Karen Claudino of Carson City was carrying an Angle sign at the Tea Party rally Thursday in Carson City. She acknowledged that some voters won’t support Angle because they don’t think she’ll win. Still, she sees reason to hope.

“If everybody who likes her thinks that way, just writes her off, then she won’t win,” Claudino, 60, said. But if they take the chance, whoever wins the Republican primary will have plenty of money to take on Reid.

Angle argues that she can win a general election for the same reasons her fellow Republicans believe she can’t: because she’s not an establishment candidate.

Her independence from the Republican Party establishment will appeal to nonpartisan voters, who make up 15 percent of the electorate, Angle said.

“If it comes down to the lesser of two evils, those independents won’t come out,” Angle said. The nonpartisan independents “believe the two-party system doesn’t offer them something. The only one they can trust to do what they think is right is me.”

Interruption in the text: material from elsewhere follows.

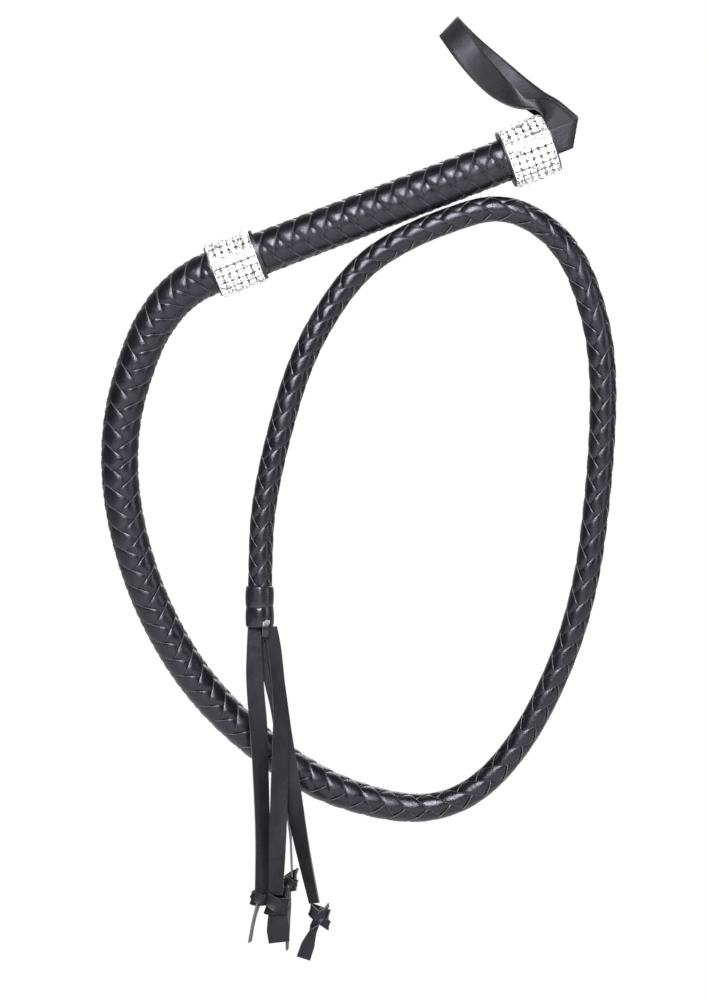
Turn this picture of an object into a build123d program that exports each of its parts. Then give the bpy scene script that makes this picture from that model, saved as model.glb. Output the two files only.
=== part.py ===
from build123d import *
import math
import os

# A plaited whip held up by its handle, with two stone-set collars, a wrist strap,
# a tapering thong that hangs in one big loop, and a tassel of four knotted strips.
# Millimetres, +Z up.  The origin is on the handle's axis, in the middle of the grip.
# The handle climbs towards +X, and the loop hangs close to the plane Y = 0.

# ---- handle -----------------------------------------------------------------------------
HANDLE_SLOPE = 21.0  # degrees above the horizontal, rising to the butt
HANDLE_DIAMETER = 28.4  # over the plaited cover
HANDLE_PLAIT_WALL = 3.0  # two strands lie over each other everywhere
HEEL_END = -171.0  # along the axis from the origin: the outer face of the heel collar
STIFF_END = -160.0  # along the axis: where the rod stops and the thong's core begins
BUTT_END = 65.0  # along the axis: the outer face of the butt cap
BUTT_CAP_THICKNESS = 2.5

# ---- collars ----------------------------------------------------------------------------
HEEL_COLLAR_LENGTH = 33.0
BUTT_COLLAR_LENGTH = 32.0
HEEL_SLEEVE_WALL = 1.9
BUTT_SLEEVE_WALL = 4.0  # padded out, so that the butt is a knob
SLEEVE_RIM = 2.4  # how far the heel sleeve shows beyond its band on the handle side
SLEEVE_LIP = 0.9  # how far each sleeve shows beyond its band elsewhere
SLEEVE_RIM_RISE = 0.5
BAND_WALL = 0.6
STONE_SIZE = 4.45  # across the flats of one square stone
STONE_TABLE = 2.5
STONE_HEIGHT = 1.5
STONE_GAP = 0.4
STONE_GIRDLE = 0.5

# ---- thong ------------------------------------------------------------------------------
THONG_PLAIT_WALL = 2.4
BEND_SHARE = 0.45  # an arc takes this share of the shorter run beside its corner
FIRST_THONG_RUN = 18.0
# each row: the route's point and the diameter over the plait there
THONG_ROUTE = [
    (-178.8, 0.0, -72.3, 27.4),
    (-189.3, 0.5, -83.7, 26.8),
    (-204.0, 2.0, -107.5, 25.8),
    (-221.5, 4.0, -160.0, 24.8),
    (-219.5, 6.0, -218.0, 24.4),
    (-198.0, 9.0, -283.0, 24.0),
    (-160.0, 11.0, -341.0, 23.6),
    (-100.0, 12.0, -390.0, 22.4),
    (-45.0, 12.0, -409.5, 19.6),
    (-8.0, 11.0, -409.0, 17.6),
    (23.0, 10.0, -389.0, 17.0),
    (53.0, 9.0, -346.0, 16.8),
    (80.0, 7.0, -277.0, 16.8),
    (92.0, 5.0, -192.0, 17.4),
    (94.0, 3.0, -117.0, 18.0),
    (80.0, 2.0, -66.0, 17.8),
    (66.0, 1.0, -42.0, 17.2),
    (53.0, 0.4, -29.0, 16.9),
    (38.0, 0.0, -21.3, 16.8),
    (21.5, 0.0, -19.3, 16.8),
    (4.0, 0.0, -23.7, 16.8),
    (-32.0, 0.0, -37.2, 16.8),
]
TAIL_PIVOT = (-49.0, 0.0, -48.1)
TAIL_ROUTE = [
    (-60.8, -0.2, -55.7, 16.6),
    (-82.0, -3.0, -80.0, 16.4),
    (-103.0, -6.5, -120.0, 16.4),
    (-119.5, -9.5, -174.5, 16.2),
    (-127.5, -10.0, -214.0, 16.0),
    (-129.0, -10.0, -243.0, 15.8),
    (-129.0, -10.0, -291.0, 15.6),
]
TAIL_START_DIAMETER = 16.8
JOINT_GAP = 0.3  # left between pieces that move past each other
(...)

UNLV political science professor David Damore said given all of the Tea Party activism, he thought Angle would make a stronger showing than she has so far. “I thought this would be the year of Sharron Angle.”

If the polls are accurate, Republicans might be hedging their bets, looking for a candidate they believe can beat Reid.

But Damore has another theory.

Maybe Angle captures the Tea Party vote. And maybe, for all the press and courting by the candidates, the movement is just not as big as some would have you believe.

“The loudest voices get the most attention, the most media coverage. They’re loud, they’re controversial,” Damore said. “But we don’t know how big they are.”

So maybe this isn’t the year of the Tea Party — or Angle.

The tax day Tea Party rally in Carson City invited comparisons to the movement’s rally a year before, which drew 3,000. On Thursday, police estimated the crowd at between 500 to 700.

How significant is that? Angle’s showing at the polls might offer an answer.